What I’ve struggled with, is the musicality. I tune the guitar, follow the time, the beat, I play each crochet, quaver and hammer-on as its written on the page – but, it’s kind of staccato; accurate (occasionally) but soulless. Only recently have I learned to listen to the music, to its rhythm; to let the melody flow, drive time with the bass, harmonise the two. To play the piece rather than just the notes.

So, you can see where this is going…

I complete the first draft of my story and when I edit and rewrite, I do all those good things we know about: I tighten up the dialogue, weed out the passive voice, kill a few darlings, escort adverbs off the premises, simplify simplify simplify, polish until every sentence is a little smug sparkly pearl. And… yes, it’s nice writing but it can be kind of staccato and soulless too.

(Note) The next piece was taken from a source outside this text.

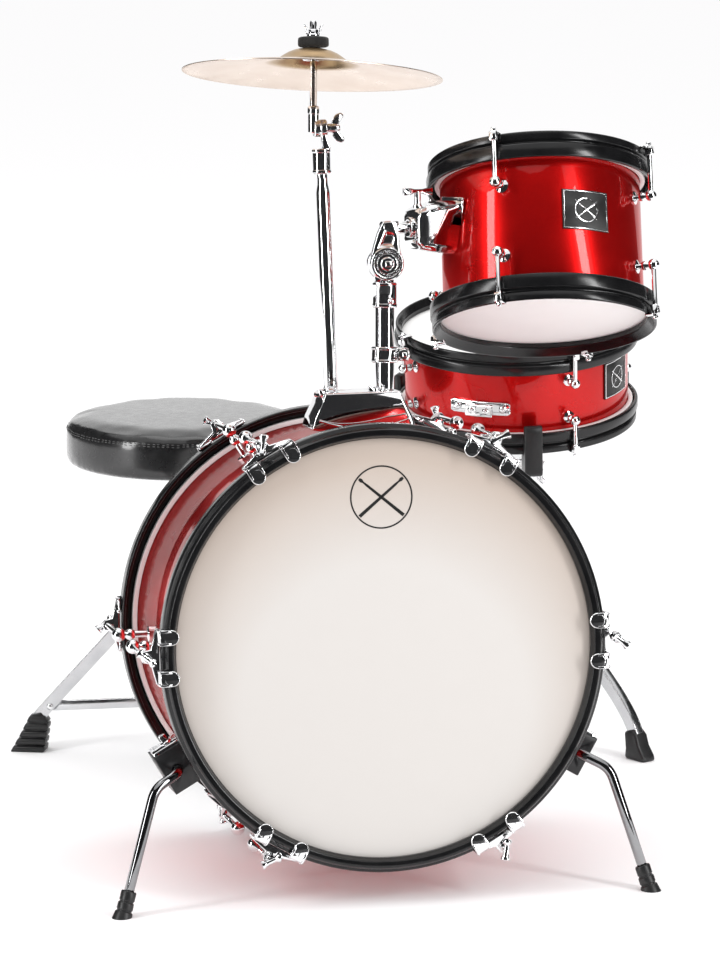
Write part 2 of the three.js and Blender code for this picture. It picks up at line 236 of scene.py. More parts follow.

So now I go back and listen to the voice in my story, to its rhythm, and I try to put the musicality back in. I try to let it flow; let it sing. Play each note accurately, for sure, but remember they’re part of a whole, that they must flow from one to another, and not merely pop up in the correct order. In other words, and to flog this analogy one last time, to write the story rather than just the words.